Flip open a parenting magazine, any parenting magazine.
In the front section there is sure to be a page with Real World Advice from readers. And on that page, there is sure to be a tip like this one from the pages of the Real Simple Family edition I picked up at the store this week:
"The best parenting advice I have ever received is 'Drive the car.' There is nothing like a backseat full of chattering girls -- of any age -- to provide valuable, even startling, insights into their daily lives, interests, concerns, hopes, and dreams."
Too true, Susan Bowers of Whittier, Calif. Too true.
I've had ample opportunity this summer, that's for sure. Lucy and I have spent a lot of time together in the car over the past few months, zooming from one appointment to the next. And then this summer, we would get up early-ish, pack up the car with DVDs, wipe-off dry erase coloring books, and lots of juice boxes and coffee, and head off for an hour's drive to the auditory processing clinic across the Bay. And then drive an hour back later in the morning. In between Milo & Otis and the Wizard of Oz, there is a little time for chatting.
And Susan Bowers is right -- you do get valuable, even startling insights from the front seat.
Take this exchange a few days ago, as I drove Lucy home from preschool.
Me: "Okay, we're going to go home, rest, have a snack, and then go to OT."
Her: "Just me and you, right? Not Tessie.
Me: "No, Tessa is coming too. She'll hang out in the waiting room with me."
Her: "But I don't want her to come! I only want you and me. I'm going to tell her she can't come."
Me: "No, you can't be rude to your sister."
Her: "What's 'rude'?
Me: "Rude is when you are mean and hurt someone's feelings. It's not okay to be rude."
Her: "Ohh no! But I love to be rude! I have to be rude! Being rude makes me happy!

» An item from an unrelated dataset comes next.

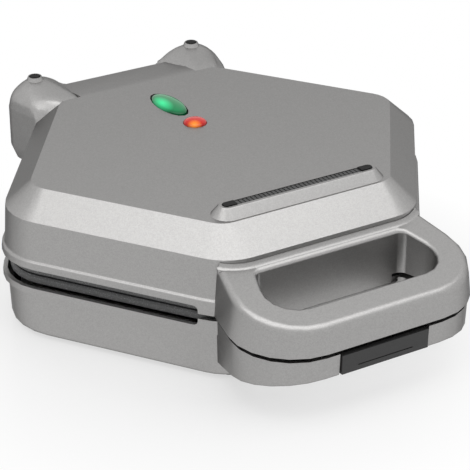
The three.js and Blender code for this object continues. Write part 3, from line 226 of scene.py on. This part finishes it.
def bump(tree, shader, height, depth):
    made = add(tree, "ShaderNodeBump", {"Height": height, "Distance": depth, "Strength": 1.0})
    tree.links.new(made.outputs["Normal"], shader.inputs["Normal"])


def grey(level, warmth=0.0):
    return (level * (1 + warmth), level, level * (1 - warmth), 1.0)


def feed(tree, shader, **sources):
    for key, value in sources.items():
        put(tree, shader.inputs[key.replace("_", " ")], value)


def seen_by(tree, *kinds):
    """1 for a ray of one of these kinds, else 0."""
    path = add(tree, "ShaderNodeLightPath")
    seen = path.outputs[kinds[0]]
    for kind in kinds[1:]:
        seen = calculate(tree, "MAXIMUM", seen, path.outputs[kind])
    return seen


# Materials

def silver_plastic():
    """Satin silver-grey paint with a fine metallic fleck, darker at a grazing angle."""
    made, tree, shader = material("silver_plastic_look")
    fleck = cells(tree, 0.5 * MM)
    cloud = noise(tree, 22 * MM)
    fine = blend_colours(tree, fleck, grey(0.335, 0.012), grey(0.40, 0.012))
    colour = blend_colours(tree, spread(tree, cloud, 0.0, 0.3), fine, grey(0.365, 0.02))
    roughness = spread(tree, cells(tree, 0.45 * MM), 0.31, 0.39)
    feed(tree, shader, Base_Color=colour, Roughness=roughness, Metallic=0.9)
    feed(tree, shader, Specular_Tint=grey(0.26))
    bump(tree, shader, noise(tree, 0.3 * MM), 0.005 * MM)
    return made


# Surfaces that vary by noise alone. tone, gloss and relief are the noise's size in mm and its detail,
# with the two colours, the two roughnesses and the depth in mm; values are set as they are.
GRAINED = {
    "black_rubber": {
        "tone": (2, 4.0, grey(0.010), grey(0.022)),
        "gloss": (1, 2.0, 0.6, 0.85),
        "relief": (0.25, 2.0, 0.03),
        "values": {"Specular_IOR_Level": 0.16},
    },
    "grey_plastic": {
        "tone": (0.6, 3.0, grey(0.034), grey(0.056)),
        "gloss": (3, 2.0, 0.38, 0.52),
        "relief": (0.3, 3.0, 0.02),
        "values": {"Specular_IOR_Level": 0.35},
    },
    "black_plastic": {
        "tone": (0.8, 3.0, grey(0.010), grey(0.020)),
        "gloss": (4, 2.0, 0.5, 0.65),
        "relief": (0.4, 3.0, 0.04),
        "values": {"Specular_IOR_Level": 0.2},
    },
    "element_tube": {
        "tone": (14, 3.0, (0.13, 0.10, 0.085, 1), (0.24, 0.22, 0.21, 1)),
        "gloss": (2, 4.0, 0.42, 0.62),
        "relief": (0.6, 4.0, 0.03),
        "values": {"Metallic": 0.9},
    },
    "bright_steel": {
        "tone": (1.5, 3.0, (0.50, 0.51, 0.52, 1), (0.62, 0.62, 0.60, 1)),
        "gloss": (0.5, 2.0, 0.25, 0.4),
        "relief": (0.2, 2.0, 0.008),
        "values": {"Metallic": 1.0},
    },
    "clear_glass": {
        "tone": (3, 2.0, grey(0.9, 0.02), grey(0.8, 0.04)),
        "gloss": (2, 2.0, 0.02, 0.1),
        "relief": (1, 2.0, 0.01),
        "values": {"Transmission_Weight": 1.0},
    },
}


def grained(name, tone, gloss, relief, values):
    made, tree, shader = material(f"{name}_look")
    size, detail, first, second = tone
    colour = blend_colours(tree, noise(tree, size * MM, detail), first, second)
    size, detail, low, high = gloss
    roughness = spread(tree, noise(tree, size * MM, detail), low, high)
    feed(tree, shader, Base_Color=colour, Roughness=roughness, **values)
    size, detail, depth = relief
    bump(tree, shader, noise(tree, size * MM, detail), depth * MM)
    return made


def coated_plate():
    """Dark non-stick coating with a light fleck and faint rubbed patches."""
    made, tree, shader = material("coated_plate_look")
    fleck = spread(tree, cells(tree, 0.4 * MM), 0.0, 1.0, 0.86, 0.95)
    worn = spread(tree, noise(tree, 25 * MM, 4.0), 0.0, 0.35, 0.45, 0.75)
    dark = blend_colours(tree, worn, grey(0.10, -0.01), grey(0.14, -0.01))
    colour = blend_colours(tree, fleck, dark, grey(0.24))
    roughness = spread(tree, noise(tree, 6 * MM, 3.0), 0.38, 0.55)
    feed(tree, shader, Base_Color=colour, Roughness=roughness, Metallic=0.1)
    bump(tree, shader, noise(tree, 0.5 * MM, 3.0), 0.03 * MM)
    return made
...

I am always rude!"
Me: stunned into silence, again.
And then this exchange, from today in the car on the way home from the other side of the Bay.
Her: "Hold my hand while you drive, mama."
Me: "No, that's not safe. Driving is about being safe."
Her: "No, driving is about going lots of places."
Me: "Well, yes. And being safe."
Her: "No, you don't need to be safe."
Me: "Yes, it's important so that we don't get hurt."
Her: "No, it's not."
Me: exasperated into silence.
Her, a few beats later, in a tone of patient explanation: "That was me being rude, mama."
Nothing like a backseat of chattering girls indeed.